A change-of-basepoint map is an isomorphism.
by Hidenori
Proposition
The map $\beta_h: \pi_1(X, x_1) \rightarrow \pi_1(X, x_0)$ is an isomorphism.
Solution
Let $h$ be a path from $x_0$ to $x_1$. Define $\beta_h: \pi_1(X, x_1) \rightarrow \pi_1(X, x_0)$ such that $\beta_h([f]) = [h \cdot f \cdot \overline{h}]$.

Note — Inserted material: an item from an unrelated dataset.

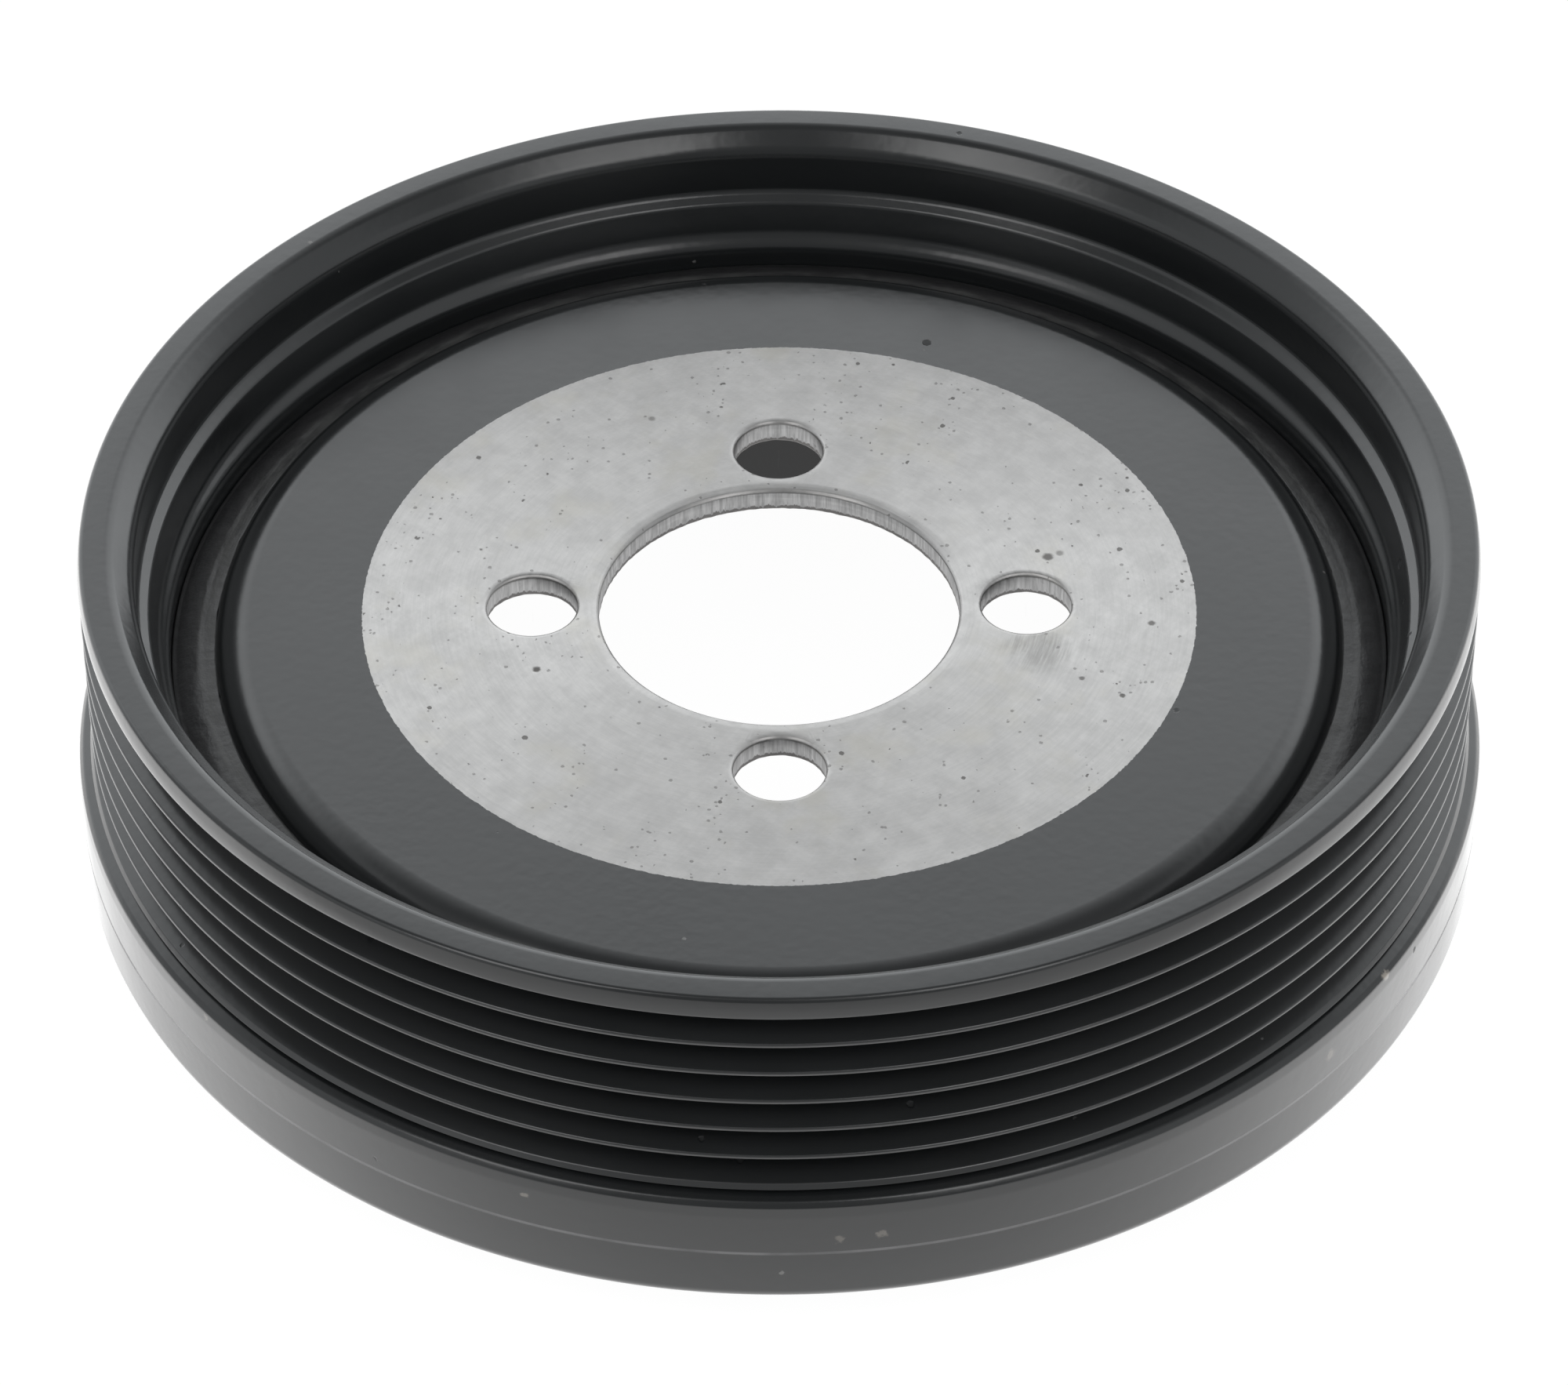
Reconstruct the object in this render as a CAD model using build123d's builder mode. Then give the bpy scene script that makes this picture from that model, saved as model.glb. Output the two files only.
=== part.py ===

- $\beta_h$ is well-defined because $h \cdot f \cdot \overline{h}$ is a loop based at $x_0$ for any $[f] \in \pi_1(X, x_1)$.
-
$\beta_h$ is a homomorphism because
\[\begin{align*} \beta_h([f] \cdot [g]) &= \beta_h([f \cdot g]) \\ &= [h \cdot f \cdot g \cdot \overline{h}] \\ &= [h \cdot f \cdot \overline{h} \cdot h \cdot g \cdot \overline{h}] \\ &= [h \cdot f \cdot \overline{h}] \cdot [h \cdot g \cdot \overline{h}] \\ &= \beta_h([f]) \cdot \beta_h([g]). \end{align*}\] - $\beta_h(\beta_{\overline{h}}([f])) = [h \cdot \overline{h} \cdot f \cdot h \overline{h}] = [f]$.
- $\beta_{\overline{h}}(\beta_{h}([f])) = [\overline{h} \cdot h \cdot f \cdot \overline{h} \cdot h] = [f]$.
Therefore, $\beta_h$ is an isomorphism.